Look closely at today's global production system and you will see shockingly high degrees of specialization, in terms of both geography and ownership. More and more activities take place in only one or a few places on earth, and within one or a few companies. This is especially true in electronics: Taiwan produces more than half of the world's vital customized chips. But it is also ever more true of heavy industries, like automobile manufacturing, even of agriculture and food processing. One of the crowning conceptions of the Enlightenment has been achieved, yet economists appear entirely unwilling to recognize the fact, let alone begin the task of examining how this revolutionary event might alter the purposes and pathways of their work.
At the other side of the Times (the ed board), they don't like to think about that, saying that we shouldn't change the way we look at supply systems or trade policy, but rather we should have Mattel police itself and the U.S. government play global cop, flying around the world to inspect hundreds of thousands of factories. No doubt about it: I agree with the Times and 99.999999% of the civilized, non-libertarian world that the FDA needs more resources. But as we've shown, having trade agreements that prioritize safety over a race to the bottom is a far more efficient way of pursuing the same end.

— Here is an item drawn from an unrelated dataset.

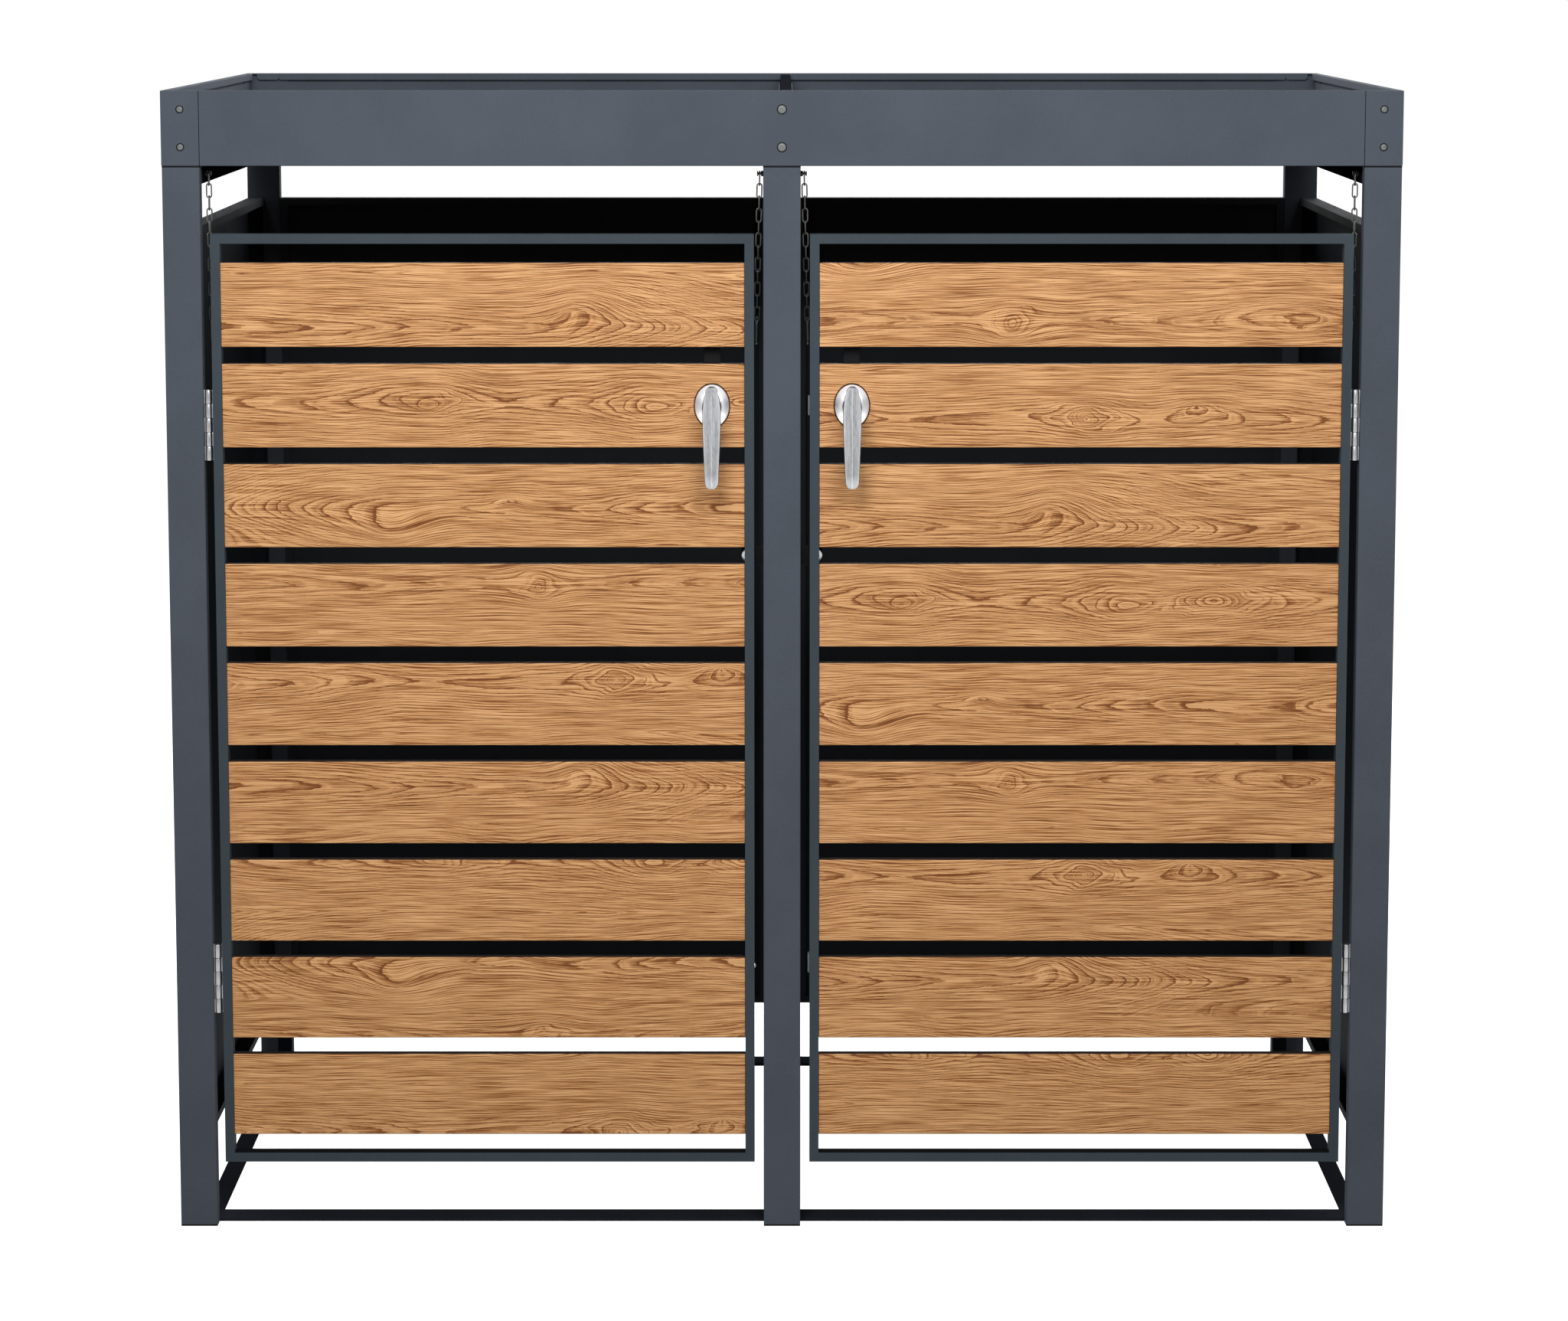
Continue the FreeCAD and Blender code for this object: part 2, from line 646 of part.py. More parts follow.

How many more pets have to die or consumers get sick before we accept that states and social institutions have a legitimate role to play alongside the market?? These other institutions at least have the virtue of predating the market, as Karl Polanyi pointed out decades ago:
No society could, naturally, live for any length of time unless it possessed an economy of
some sort; but previously to our time no economy has ever existed that, even in principle, was controlled by markets. In spite of the chorus of academic incantations so persistent in the nineteenth century, gain and profit made on exchange never before played an important part in human economy. Though the institution of the market was fairly common since the later Stone Age, its role was no more than incidental to economic life.
Not that I want the Stone Age, mind you, but we also don't have to feel bashful about using state power to protect people. As Polanyi's book shows, state and social regulations were the only thing that made the emergence of the modern market even thinkable. Anyone wanting a sustainable globalization is going to have to make sure that states have the flexibility to be able to guide the process. First stop for that kind of alter-globalization - shrink or sink the WTO.